El coste de lanzar carga al espacio fue, durante años, uno de los grandes límites de la industria aeroespacial. LaNASA documenta en varios trabajos, entre ellos los análisis de Harry W. Jones, que durante las últimas décadas del siglo XX muchos lanzadores se movían en un rango típico de entre 10.000 y más de 20.000 dólares por kilo, con un coste medio en torno a 18.500 dólares/kg en órbita baja, con el transbordador espacial muy por encima debido a su complejidad y gasto operativo. No era solo el precio de los sistemas de lanzamiento, sino de un modelo basado en componentes desechables, procesos manuales y operaciones altamente especializadas.

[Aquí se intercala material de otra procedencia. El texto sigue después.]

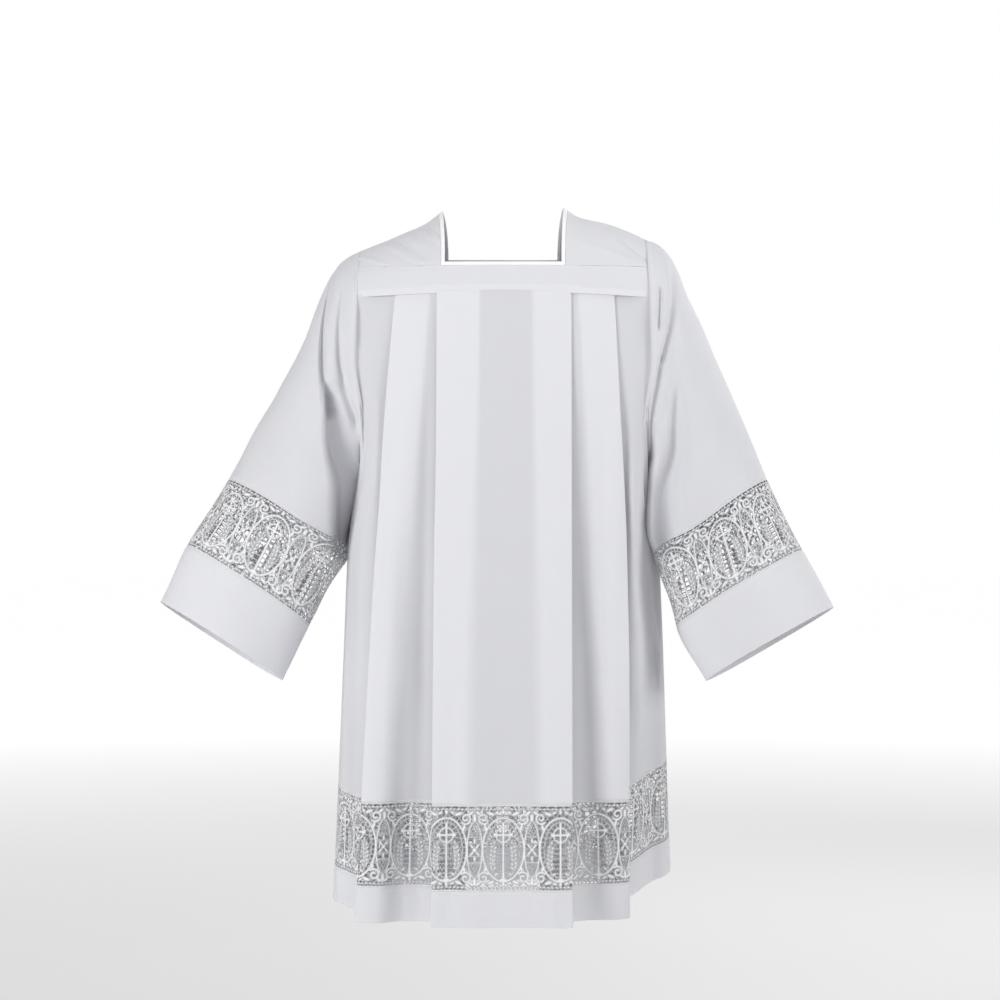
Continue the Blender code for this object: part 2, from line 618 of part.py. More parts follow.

La situación se mantuvo estable durante décadas, hasta que SpaceX decidió replantear cómo debía funcionar la economía del lanzamiento orbital. En lugar de asumir esos costes como inevitables, la empresa apostó por reutilizar etapas, optimizar procesos y fabricar sus propios motores y sistemas desde cero. Esa combinación permitió reducir el precio por kilo hasta niveles inéditos, aunque el cambio no ocurrió de forma inmediata. Lo relevante es que, por primera vez, un actor privado demostró que los lanzamientos podían ser mucho más baratos y que el precio no tenía por qué ser una barrera estructural de la industria.
Cuando el lanzamiento deja de ser el límite, la atención se desplaza a los satélites
Los precios resultantes empezaron a cambiar comportamientos del sector. Con Falcon 9 y Falcon Heavy, el coste por kilo pasó a estar en el rango de 3.000 a 1.500 dólares, según los cálculos de NASA basados en los precios de catálogo. Esas cifras no solo marcan una reducción, sino un punto de inflexión: por primera vez, empresas, instituciones e incluso gobiernos podían replantearse el diseño de misiones sabiendo que el lanzamiento ya no era la principal barrera económica. A partir de ahí surgió una pregunta que hasta entonces no tenía respuesta: si se había conseguido abaratar el viaje, ¿qué ocurriría con lo que se enviaba al espacio?
El modelo tradicional de satélite estaba construido sobre la idea de optimizar cada unidad. No importaba producir muchos, sino producir uno que pudiera operar durante años, con alta capacidad y baja probabilidad de fallo. Fabricantes y operadores invertían en sistemas complejos, con ciclos de desarrollo prolongados, pruebas exhaustivas y estructuras especializadas para cumplir misiones concretas y prolongadas. Esa estrategia respondía a un entorno en el que el lanzamiento era tan costoso y poco frecuente que resultaba más rentable priorizar la fiabilidad y la duración que pensar en escalabilidad o reposición rápida.